Все оттенки роз (Олсен, Крафт) - страница 41

– Я не лгал, – возражает Тэйт, и я понимаю, что он прав, но все равно это кажется каким-то подвохом. – Я хотел понять, согласишься ли ты пойти со мной на свидание, не зная, кто я, – добавляет он.

– Так это была проверка?

– Нет – не проверка. – Он качает головой, скользя по мне взглядом: по моим скулам, моим волосам, спадающим на шею, губам. – Ты мне была интересна.

– Напрасно. Во мне нет ничего интересного.

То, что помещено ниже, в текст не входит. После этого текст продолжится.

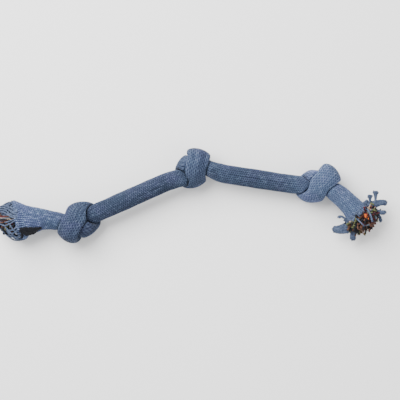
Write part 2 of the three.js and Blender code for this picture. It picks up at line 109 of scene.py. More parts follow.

– А я так не думаю. Я хочу узнать тебя ближе.

Я не отвечаю. Не могу. Мне с трудом удается ровно дышать. Тэйт снова берет мою руку, подносит ладонь к губам, едва касаясь ее. Меня пробирает дрожь, когда я смотрю на это, на форму его рта. Я заставляю себя отвести взгляд, снова вглядываюсь в мерцающие далеко внизу огни города.

– Настоящая? – Вопрос звучит почти над самым ухом.

– Что? – Мой голос дрожит.

Шероховатым кончиком пальца Тэйт прикасается к внутренней стороне моего левого запястья, проводит по контуру темно-синего треугольника, нарисованного на коже.

Я выдергиваю руку и тру треугольник пальцами.

– Просто чернила. Я всегда его рисую.

– Это что-то означает?

– Треугольник символизирует силу, – объясняю я. – Он способен выдержать давление со всех сторон. – Я поворачиваю запястье так, чтобы рисунка не было видно. – Наверное, мама мне это говорила, но точно не помню.

– Тебе нужно быть сильной?

– Нам всем нужно… в какие-то моменты, – отвечаю я. Как, например, сейчас. Я должна помнить данное себе обещание. Мое будущее уже намечено; у меня есть план. И в нем нет места ни Тэйту, ни сотне бабочек, порхающих в животе.

Он делает долгий выдох.

– Ты еще что-нибудь рисуешь?

– Иногда. – Все время. Мне всегда нравилось рисовать карандашами и красками – в детстве я думала, что стану художницей, когда вырасту. Но потом поняла, что труд большинства художников не оплачивается. Даже Ван Гог и Моне не были признаны в свое время. Поэтому у меня появился более практичный план. Отличные оценки, стажировка, Стэнфорд, медицинский факультет, ординатура, потом работа. Но я не скажу Тэйту обо всем этом.

– Хотел бы я тоже иметь художественный вкус. – Откидываясь назад и опираясь на локти, он поднимает лицо к небу.

– Ты пишешь музыку, – говорю я. – Это намного больше впечатляет, чем умение рисовать каракули.

Его пальцы так близко от моих, и мой взгляд сам по себе скользит по его руке, по напряженным мускулам ближе к плечу, по изгибу его шеи, нежному участку кожи за ухом.

– Не знаю, можно ли это вообще называть музыкой. Все это просто фокусы в студии, – с горькой усмешкой говорит Тэйт. Он смотрит в небо, наводненное светящимися точками, звезды кажутся отсюда намного ярче, их свет не притупляют яркие неоновые вывески и фонари. – Раньше я болел музыкой, она была только моей… но теперь все иначе. Она лишена чего-либо подлинного.